Of course, it starts with making the cost of vandalism more expensive. The law has been amended to make it less attractive to be a vandal. Second, the management is working with a lot of security agencies to try and apprehend these people and at the same time, they are also going to places where these people sell the metal such as factories and steel yards and confiscating these things.

But the one ultimate solution that I seem to like is that which has been done on the Opuyo-Moroto line. It has got tubular structures, one that looks like a big stem of a tree and it is up there where the lines are stringed. It does not have too many members where vandals can cut. So that would be a very good way to deal with vandalism. Unfortunately, I am told it is about 20 percent or 25 percent more expensive than the current structure we have.

It is a few months down the road, have you made any strides?
First, you need to realise the size of the business, it’s a very huge business and to try and find a very quick solution, one may not get it right. 
The entire journey is to change our culture to become an efficient service delivery company and that is the end product and everything that we are doing is towards that.
The immediate thing that we seem to have achieved is that members of staff and management know that all matters about UETCL are urgent and service delivery is urgent. There was a laissez-faire attitude which was there before, but they now know that it is urgent and that has come through right from our briefing to ourselves, managers and now it went down to the staff and that if we do not treat matters urgently, you can become a casualty.

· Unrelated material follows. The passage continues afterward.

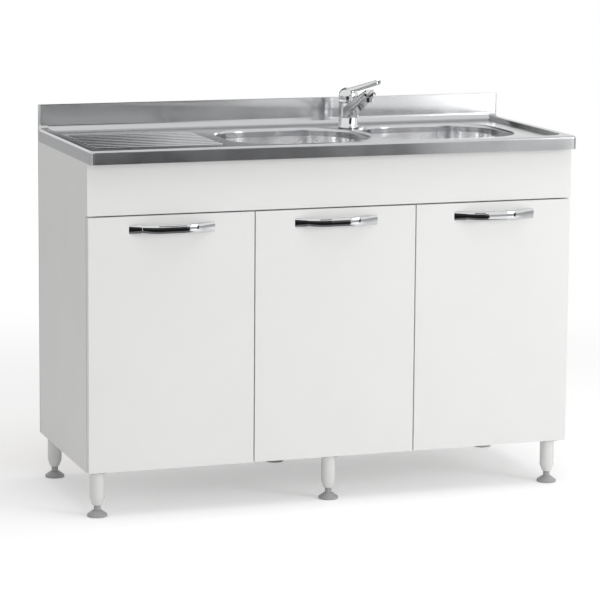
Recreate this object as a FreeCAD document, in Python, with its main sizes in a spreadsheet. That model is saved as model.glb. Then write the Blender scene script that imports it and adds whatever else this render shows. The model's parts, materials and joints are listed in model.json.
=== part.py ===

Aren’t questions likely to be raised against the age, experience and composition of the new management team you recently appointed?
The bottom line is efficient delivery of services. Older people in our community are not going anywhere and sometimes there is a tendency of people to want to rush them like they do not belong. They belong, it’s just that the roles keep changing, meaning that at some point somebody may have grasped modern concepts of management a little bit better than somebody who didn’t have the continuous learning and, therefore, has to come to place. 

However, we need to pay attention to the demographics of the country, the percentage of young people and how you lead the generation X person is very different from the perspective of how you lead the generation Z person, etc. If you are looking at the demographics of Uganda you got to know who is the best person to understand and lead a particular generation. So we are very mindful of that and that’s why some of those changes are coming through.
The new office-bearers are ideally in acting positions, doesn’t it create anxiety and impact performance in the end?
This is a government-owned company. We have rules that apply to how people are recruited and confirmed, so within our powers as the board we can only appoint people in active capacities and for them to be confirmed, there is a process they must go through. So, we are not able to quickly appoint substantives, we have to go through a process. 
However, you are saying anxiety because people are in an acting capacity, you know sometimes when people are uncomfortable they do great things. But where people are too comfortable that’s when they relax. Maybe the former leaders were very relaxed.